My time in Kenya was spent mainly in an orphanage outside Nairobi where I played “Mzungu mama” to over 30 of the most amazing children I have ever known.


In My Massai Life, Wiszowaty says, “Everybody has a unique role to play in making our world a better place, and there are many places where you can make a difference. My story shows that one can visit as more than just a tourist, observing from the outside.”

Did I make the world a better place by volunteering in a Kenyan orphanage for several months? Maybe not. But spending time with those kids, giving them all the love and hugs I could definitely changed me, and I hope it let them know that they are special and that someone does care.

We all have pictures in our minds of what Africa looks like. I know I did, but what I saw when I got off the plane at Jomo Kenyatta International Airport and drove into Nairobi wasn’t exactly what I had expected. I also wasn’t expecting the warmth and generosity I received from everyone I met. People who had so little themselves still invited us into their homes and cooked huge meals to honour us. Back home, most of us wouldn’t dream of inviting a complete stranger into our home, and yet this was a constant occurrence while I was there. By experiencing a culture completely different from my own, I learned a lot about the kind of person I want to be and the one I’m still working towards becoming.

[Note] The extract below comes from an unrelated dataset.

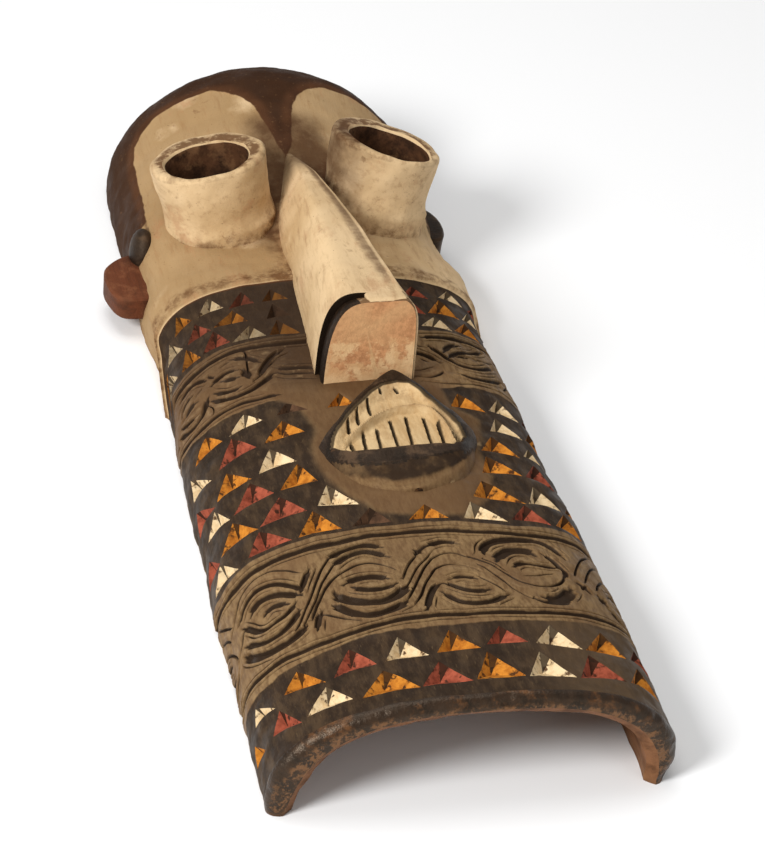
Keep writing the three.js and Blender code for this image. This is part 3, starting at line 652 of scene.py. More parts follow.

In life, some people seek stability and routine, while others crave change and fight to break away from our everyday lives and experience something new and be inspired along the path of life.

“I hope my story shows that finding the direction your life might take isn’t necessarily about falling in love with any particular place. It’s about seeking those opportunities to find what truly defines, enlightens and inspires you. I invite you to seek your own path, wherever it might take you.” ~ Robin Wiszowaty, My Maasai Life.